Ways of facilitating the discovery of and access to data, where it is collected by more than one organisation, are also needed. For example, data platforms may be used to host and manage shared data from multiple organisations, and data may be accessed using application programming interfaces (APIs). Standards help enable interoperability between datasets, but also between data platforms so that it is possible to search for and access data wherever it is hosted.
Ideally, the data format and quality are appropriate to the purpose but in practice, data may need to be cleaned or converted to the right format to make it usable. Approaches to guaranteeing the provenance of data and to data linkage are also required. Good data management is at the heart of successful data sharing.
Data sharing may underpin new business models. New sources of value originate from the novel uses to which shared data is put, or alternatively from the activities that enable data sharing. New roles are emerging such as data enhancer or data broker. Intermediaries with their own business models may catalyse the data sharing opportunity or develop the technologies that enable it.
Above all, strong oversight ensures the opportunity is realised well and that it meets commercial, regulatory, legal and ethical requirements. Where many organisations come together to share data, ideally all would be represented in the oversight body. The participation of consumer organisations or patient associations may be appropriate where personal data is used. Oversight mechanisms are sustainable if they can be maintained even when one participating company is purchased by another. Transparency and accountability are vital so that an independent body can scrutinise the data sharing arrangements and the enforcement of any rules.

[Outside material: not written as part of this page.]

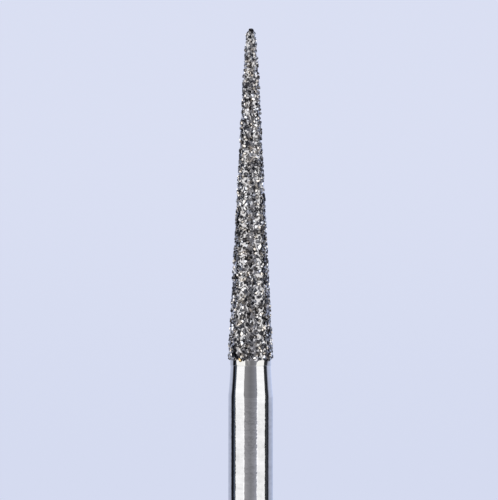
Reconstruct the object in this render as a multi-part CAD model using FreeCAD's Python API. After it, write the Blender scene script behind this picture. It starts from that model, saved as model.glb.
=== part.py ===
"""Tapered needle diamond bur for a friction-grip dental handpiece.

The bur is a turned and ground steel blank (shank, neck and the core of the head in one
piece) and the coat that is plated on its head: nickel that holds one layer of diamond
grains. Millimetres, +Z along the axis towards the tip, origin at the centre of the flat
end of the shank.
"""

import FreeCAD, Part
import math
import os
import random

import Mesh
from FreeCAD import Vector

# Shank: the straight length that the chuck grips
SHANK_DIAMETER = 1.60
SHANK_LENGTH = 11.90
END_CHAMFER = 0.10

# Neck: a taper from the shank to the land, which is bare steel below the coat
NECK_LENGTH = 1.05
LAND_LENGTH = 0.30
LAND_DIAMETER = 1.44

# Core: the long slim cone of the blank, stepped down from the land to seat the coat
CORE_LENGTH = 11.61
CORE_DIAMETER = 1.37
NOSE_RADIUS = 0.085

# Coat: the nickel over the core, the thin lip of it below the last grains, and the grains
BOND_THICKNESS = 0.080
LIP_LENGTH = 0.27
LIP_THICKNESS = 0.015
GRAIN_SPACING = 0.115
GRAIN_STAND_OUT = 0.060
EDGE_RAGGEDNESS = 0.08

# How evenly the grains lie: the share of places that hold one, and how far they wander
GRAIN_SHARE = 0.45
GRAIN_WANDER = 0.15
LEAST_AROUND = 6
GRAIN_SEED = 12

AXIS = Vector(0, 0, 1)
ORIGIN = Vector(0, 0, 0)
FACET_TOLERANCE = 1e-5

shank_radius = SHANK_DIAMETER / 2
land_radius = LAND_DIAMETER / 2
core_radius = CORE_DIAMETER / 2
land_z = SHANK_LENGTH + NECK_LENGTH
head_z = land_z + LAND_LENGTH
core_tip_z = head_z + CORE_LENGTH
nose_z = core_tip_z - NOSE_RADIUS


def at(radius, z):
    """A point of a half profile, which lies in the XZ plane."""
    return Vector(radius, 0, z)


def towards(angle):
    """The direction in the XZ plane at that angle from +X towards +Z."""
    return Vector(math.cos(angle), 0, math.sin(angle))


def line(start, end):
    return Part.LineSegment(start, end).toShape()


class Core:
    """The half profile of the head's core: a cone that runs into a round nose at its tip."""

    def __init__(self):
        self.foot = at(core_radius, head_z)
        self.nose_centre = at(0, nose_z)
        self.tip = at(0, core_tip_z)
        reach = (self.nose_centre - self.foot).Length
        rise = math.atan2(nose_z - head_z, core_radius)
        self.lean = math.acos(NOSE_RADIUS / reach) - rise
        self.shoulder = self.on_nose(self.lean)
        self.cone_length = (self.shoulder - self.foot).Length
        self.length = self.cone_length + NOSE_RADIUS * (math.pi / 2 - self.lean)

    def on_nose(self, angle):
        return self.nose_centre + towards(angle) * NOSE_RADIUS

    def edges(self):
        middle = self.on_nose((self.lean + math.pi / 2) / 2)
        nose = Part.Arc(self.shoulder, middle, self.tip).toShape()
        return [line(self.foot, self.shoulder), nose]

    def place(self, along):
        """The point of the profile that far from its foot, and the way out of it there."""
        past_cone = max(0.0, along - self.cone_length)
        angle = self.lean + past_cone / NOSE_RADIUS
        if past_cone:
            return self.on_nose(angle), towards(angle)
        return self.foot + (self.shoulder - self.foot) * (along / self.cone_length), towards(angle)


def steel_blank(core):
    """Shank, neck, land and core, turned about the axis in one piece."""
    outline = [
        ORIGIN,
        at(shank_radius - END_CHAMFER, 0),
        at(shank_radius, END_CHAMFER),
        at(shank_radius, SHANK_LENGTH),
        at(land_radius, land_z),
        at(land_radius, head_z),
        core.foot,
    ]
    edges = [line(a, b) for a, b in zip(outline, outline[1:])]
    edges += core.edges() + [line(core.tip, ORIGIN)]
    return Part.Face(Part.Wire(edges)).revolve(ORIGIN, AXIS, 360)


def grain_height(chance):
    """How far the skin stands off the core: over a grain, or in the nickel between grains."""
    if chance.random() < GRAIN_SHARE:
        return BOND_THICKNESS + GRAIN_STAND_OUT * chance.uniform(0.55, 1.0)
    return BOND_THICKNESS + GRAIN_STAND_OUT * chance.uniform(0.0, 0.25)


def grain_ring(core, along, chance, raggedness=0.0):
    """One ring of the rough skin: points one grain spacing apart, some of them raised."""
    foot, out = core.place(along)
    around = 2 * math.pi * (foot.x + BOND_THICKNESS * out.x)
    count = max(LEAST_AROUND, round(around / GRAIN_SPACING))
    start = chance.random()
    ring = []
    for i in range(count):
        turn = (i + start + chance.uniform(-GRAIN_WANDER, GRAIN_WANDER)) * 2 * math.pi / count
        point = foot + out * grain_height(chance) - AXIS * (raggedness * chance.random())
        ring.append(Vector(point.x * math.cos(turn), point.x * math.sin(turn), point.z))
    return ring


def joined(lower, upper):
    """Triangles that join two rings, taking the next point of whichever ring lags behind."""
    low, high, facets = 0, 0, []
    while low < len(lower) or high < len(upper):
        a, b = lower[low % len(lower)], upper[high % len(upper)]
        if (low + 1) * len(upper) <= (high + 1) * len(lower):
            low += 1
            facets.append([a, lower[low % len(lower)], b])
        else:
            high += 1
            facets.append([a, upper[high % len(upper)], b])
    return facets


def fan(ring, peak):
    """Triangles from a ring to one point above it."""
    return [[a, b, peak] for a, b in zip(ring, ring[1:] + ring[:1])]


def rough_body(core):
    """A solid with the coat's rough outside, filled to the axis and with a ragged lower edge."""
    chance = random.Random(GRAIN_SEED)
    rows = round(core.length / (GRAIN_SPACING * math.sqrt(3) / 2))
    rings = [grain_ring(core, 0, chance, EDGE_RAGGEDNESS)]
    rings += [grain_ring(core, core.length * k / rows, chance) for k in range(1, rows)]
    facets = [facet for pair in zip(rings, rings[1:]) for facet in joined(*pair)]
    facets += fan(rings[-1], core.tip + AXIS * (BOND_THICKNESS + GRAIN_STAND_OUT))
    facets += fan(rings[0][::-1], at(0, head_z))
    shape = Part.Shape()
    shape.makeShapeFromMesh(Mesh.Mesh(facets).Topology, FACET_TOLERANCE)
    return Part.Solid(shape.Shells[0])


def diamond_coat(core, blank):
    """The plated coat: the rough body and its thin lip, with the blank taken out of them."""
    lip_radius = land_radius + LIP_THICKNESS
    lip = Part.makeCylinder(lip_radius, LIP_LENGTH + GRAIN_SPACING, at(0, head_z - LIP_LENGTH))
    return rough_body(core).fuse(lip).cut(blank).Solids[0]


def main():
    core = Core()
    blank = steel_blank(core)
    solids = {"steel_blank": blank, "diamond_coat": diamond_coat(core, blank)}
    os.makedirs("parts", exist_ok=True)
    for name, solid in solids.items():
        print(name, solid.isValid(), round(solid.Volume, 4), len(solid.Faces), solid.BoundBox)
        solid.exportStep("parts/" + name + ".step")


main()
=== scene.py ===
"""Looks for a long tapered needle diamond bur: ground steel shank, nickel plating, diamond grit.

The shapes are modelled in millimetres and made metres at the end, so a size here reads as it
would on the drawing. The bur stands on the flat end of its shank, with its axis on +Z.
"""

import logging
import math
import random
from collections.abc import Sequence
from dataclasses import dataclass, field, replace
from enum import Enum

import bpy
from mathutils import Euler, Matrix, Vector, noise
from mathutils.kdtree import KDTree

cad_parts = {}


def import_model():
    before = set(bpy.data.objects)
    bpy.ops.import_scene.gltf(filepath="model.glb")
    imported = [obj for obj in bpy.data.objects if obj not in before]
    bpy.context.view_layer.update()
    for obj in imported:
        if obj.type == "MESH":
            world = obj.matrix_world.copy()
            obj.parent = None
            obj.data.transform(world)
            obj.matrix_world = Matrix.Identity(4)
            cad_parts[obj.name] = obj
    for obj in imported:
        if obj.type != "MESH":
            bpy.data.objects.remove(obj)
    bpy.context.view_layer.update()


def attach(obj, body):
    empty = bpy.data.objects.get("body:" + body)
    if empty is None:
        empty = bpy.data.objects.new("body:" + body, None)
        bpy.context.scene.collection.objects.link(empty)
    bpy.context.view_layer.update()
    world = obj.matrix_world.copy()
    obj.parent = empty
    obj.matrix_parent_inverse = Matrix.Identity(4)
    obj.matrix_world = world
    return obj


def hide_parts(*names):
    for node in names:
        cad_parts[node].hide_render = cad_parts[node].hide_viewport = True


METRES_PER_MM = 0.001
ROOT_BODY = "root"
STEEL_SLOT = "ground_steel"
GRIT_SLOT = "diamond_grit"

# Points nearer than this are one, in millimetres
MERGE_DISTANCE = 1e-5

# How many different crystals the grains are copied from
CRYSTAL_COUNT = 16

# In a close-packed layer, rows are this share of the spacing apart
ROW_SHARE = 0.866

Colour = tuple[float, float, float]

LOG = logging.getLogger("dental_bur")


class Habit(Enum):
    """How a crushed diamond grain is shaped."""

    BLOCKY = "blocky"
    SPLINTERY = "splintery"
    SHARD = "shard"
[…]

As data sharing becomes more pervasive and new ways of sharing data emerge, broader questions need to be addressed, such as whether access to data is equitable and promotes or stifles competition, and what the implications are for society and the economy.
Outstanding challenges
This work illustrates the multiple technical, economic and governance issues involved in setting up a data sharing solution. Each of the case studies in this publication have tackled some or all of these issues. They provide insight into how these are being addressed in the real world and possible approaches to finding solutions.
The challenges have not been completely solved, however. For example, there is still uncertainty about defining data rights and ensuring that data acquired by one user is not copied and distributed further. Some business models remain unproven.
The effort required to share data often reflects the imperfect context in which data sharing occurs: inadequate data quality requires data cleaning effort, a lack of standard data formats makes data linkage tricky, and an inadequate legal framework makes the creation of robust data sharing agreements challenging. As these aspects and others are increasingly addressed, the friction involved in data sharing will decrease.